> Aim
Write out every line of the material exactly as it appears.

> Data
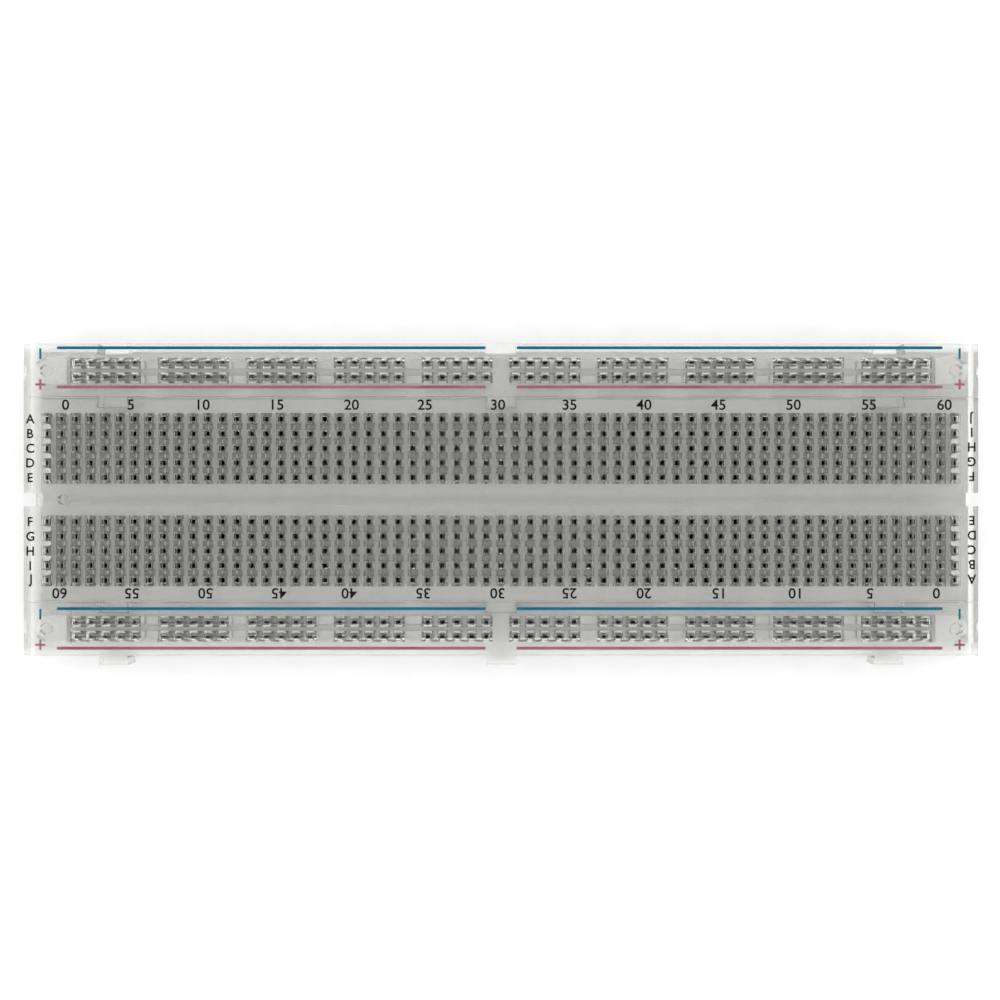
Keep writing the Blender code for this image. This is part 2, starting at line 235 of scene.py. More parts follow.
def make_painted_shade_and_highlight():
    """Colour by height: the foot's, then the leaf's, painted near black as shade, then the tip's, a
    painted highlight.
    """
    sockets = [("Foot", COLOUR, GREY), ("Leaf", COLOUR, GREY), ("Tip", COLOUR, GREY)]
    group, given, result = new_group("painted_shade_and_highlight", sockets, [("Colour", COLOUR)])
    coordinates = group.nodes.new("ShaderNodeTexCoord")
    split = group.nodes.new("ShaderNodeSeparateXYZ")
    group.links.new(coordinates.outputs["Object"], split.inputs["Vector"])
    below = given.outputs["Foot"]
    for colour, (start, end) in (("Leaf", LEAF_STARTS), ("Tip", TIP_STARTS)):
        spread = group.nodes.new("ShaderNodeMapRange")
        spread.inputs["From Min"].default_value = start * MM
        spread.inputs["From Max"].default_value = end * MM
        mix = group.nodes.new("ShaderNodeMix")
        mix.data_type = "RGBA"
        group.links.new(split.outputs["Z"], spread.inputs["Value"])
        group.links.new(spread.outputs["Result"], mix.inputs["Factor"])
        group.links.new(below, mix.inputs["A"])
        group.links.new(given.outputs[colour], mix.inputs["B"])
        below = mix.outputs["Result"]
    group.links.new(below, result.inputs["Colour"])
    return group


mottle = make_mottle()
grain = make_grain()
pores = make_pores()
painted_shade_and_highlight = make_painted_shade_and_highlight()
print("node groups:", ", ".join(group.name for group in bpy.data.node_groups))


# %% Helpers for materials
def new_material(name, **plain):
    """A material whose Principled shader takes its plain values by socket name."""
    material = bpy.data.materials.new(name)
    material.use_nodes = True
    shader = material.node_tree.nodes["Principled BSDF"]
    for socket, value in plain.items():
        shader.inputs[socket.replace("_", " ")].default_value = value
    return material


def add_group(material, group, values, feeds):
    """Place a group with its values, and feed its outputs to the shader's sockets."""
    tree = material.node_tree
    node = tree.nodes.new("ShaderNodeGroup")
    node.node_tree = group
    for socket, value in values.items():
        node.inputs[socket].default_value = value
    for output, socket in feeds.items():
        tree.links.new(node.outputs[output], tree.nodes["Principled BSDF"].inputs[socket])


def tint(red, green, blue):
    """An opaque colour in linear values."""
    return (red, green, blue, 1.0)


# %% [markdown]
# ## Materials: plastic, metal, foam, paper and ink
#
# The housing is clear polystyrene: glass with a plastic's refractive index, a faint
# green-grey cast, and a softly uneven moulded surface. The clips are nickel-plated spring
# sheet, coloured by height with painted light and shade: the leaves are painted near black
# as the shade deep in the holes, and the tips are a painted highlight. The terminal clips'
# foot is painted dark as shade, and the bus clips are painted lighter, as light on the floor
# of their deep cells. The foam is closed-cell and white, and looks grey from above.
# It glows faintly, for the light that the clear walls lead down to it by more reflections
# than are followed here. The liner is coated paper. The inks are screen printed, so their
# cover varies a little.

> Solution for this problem
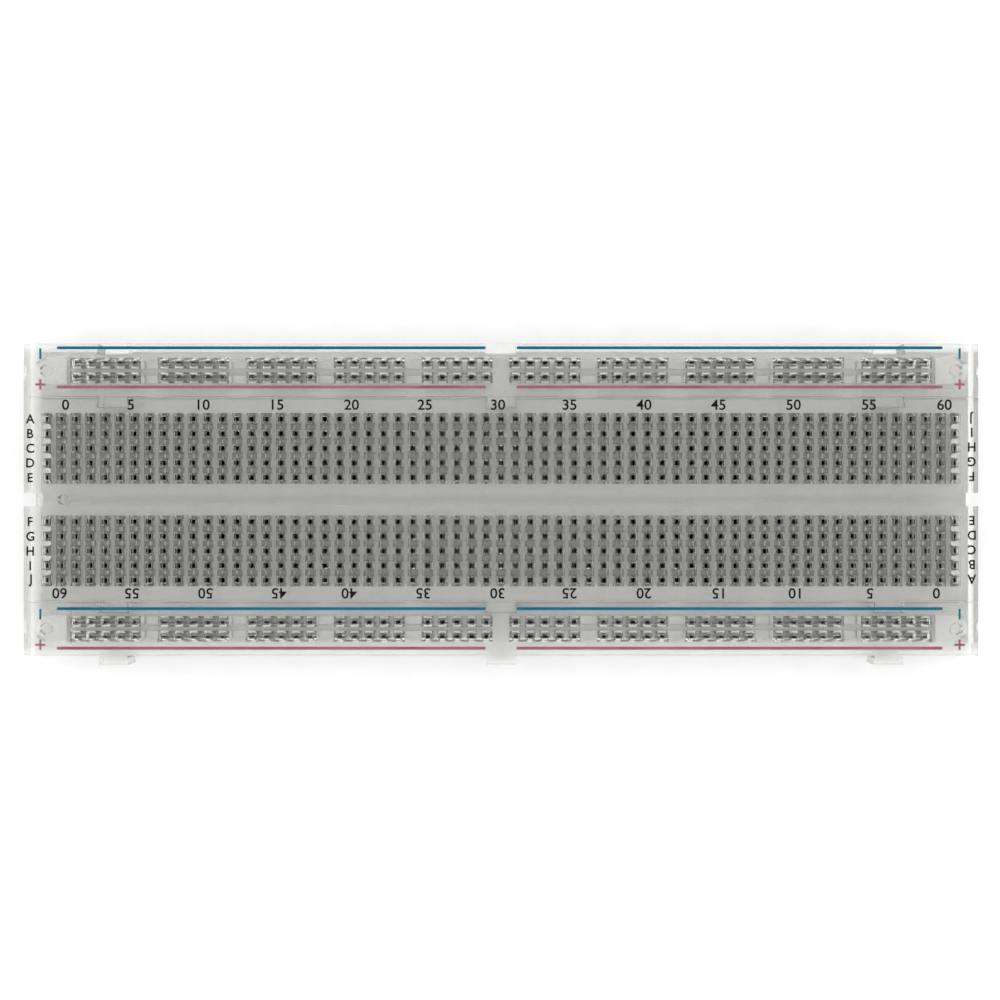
Keep writing the Blender code for this image. This is part 2, starting at line 235 of scene.py. More parts follow.
def make_painted_shade_and_highlight():
    """Colour by height: the foot's, then the leaf's, painted near black as shade, then the tip's, a
    painted highlight.
    """
    sockets = [("Foot", COLOUR, GREY), ("Leaf", COLOUR, GREY), ("Tip", COLOUR, GREY)]
    group, given, result = new_group("painted_shade_and_highlight", sockets, [("Colour", COLOUR)])
    coordinates = group.nodes.new("ShaderNodeTexCoord")
    split = group.nodes.new("ShaderNodeSeparateXYZ")
    group.links.new(coordinates.outputs["Object"], split.inputs["Vector"])
    below = given.outputs["Foot"]
    for colour, (start, end) in (("Leaf", LEAF_STARTS), ("Tip", TIP_STARTS)):
        spread = group.nodes.new("ShaderNodeMapRange")
        spread.inputs["From Min"].default_value = start * MM
        spread.inputs["From Max"].default_value = end * MM
        mix = group.nodes.new("ShaderNodeMix")
        mix.data_type = "RGBA"
        group.links.new(split.outputs["Z"], spread.inputs["Value"])
        group.links.new(spread.outputs["Result"], mix.inputs["Factor"])
        group.links.new(below, mix.inputs["A"])
        group.links.new(given.outputs[colour], mix.inputs["B"])
        below = mix.outputs["Result"]
    group.links.new(below, result.inputs["Colour"])
    return group


mottle = make_mottle()
grain = make_grain()
pores = make_pores()
painted_shade_and_highlight = make_painted_shade_and_highlight()
print("node groups:", ", ".join(group.name for group in bpy.data.node_groups))


# %% Helpers for materials
def new_material(name, **plain):
    """A material whose Principled shader takes its plain values by socket name."""
    material = bpy.data.materials.new(name)
    material.use_nodes = True
    shader = material.node_tree.nodes["Principled BSDF"]
    for socket, value in plain.items():
        shader.inputs[socket.replace("_", " ")].default_value = value
    return material


def add_group(material, group, values, feeds):
    """Place a group with its values, and feed its outputs to the shader's sockets."""
    tree = material.node_tree
    node = tree.nodes.new("ShaderNodeGroup")
    node.node_tree = group
    for socket, value in values.items():
        node.inputs[socket].default_value = value
    for output, socket in feeds.items():
        tree.links.new(node.outputs[output], tree.nodes["Principled BSDF"].inputs[socket])


def tint(red, green, blue):
    """An opaque colour in linear values."""
    return (red, green, blue, 1.0)


# %% [markdown]
# ## Materials: plastic, metal, foam, paper and ink
#
# The housing is clear polystyrene: glass with a plastic's refractive index, a faint
# green-grey cast, and a softly uneven moulded surface. The clips are nickel-plated spring
# sheet, coloured by height with painted light and shade: the leaves are painted near black
# as the shade deep in the holes, and the tips are a painted highlight. The terminal clips'
# foot is painted dark as shade, and the bus clips are painted lighter, as light on the floor
# of their deep cells. The foam is closed-cell and white, and looks grey from above.
# It glows faintly, for the light that the clear walls lead down to it by more reflections
# than are followed here. The liner is coated paper. The inks are screen printed, so their
# cover varies a little.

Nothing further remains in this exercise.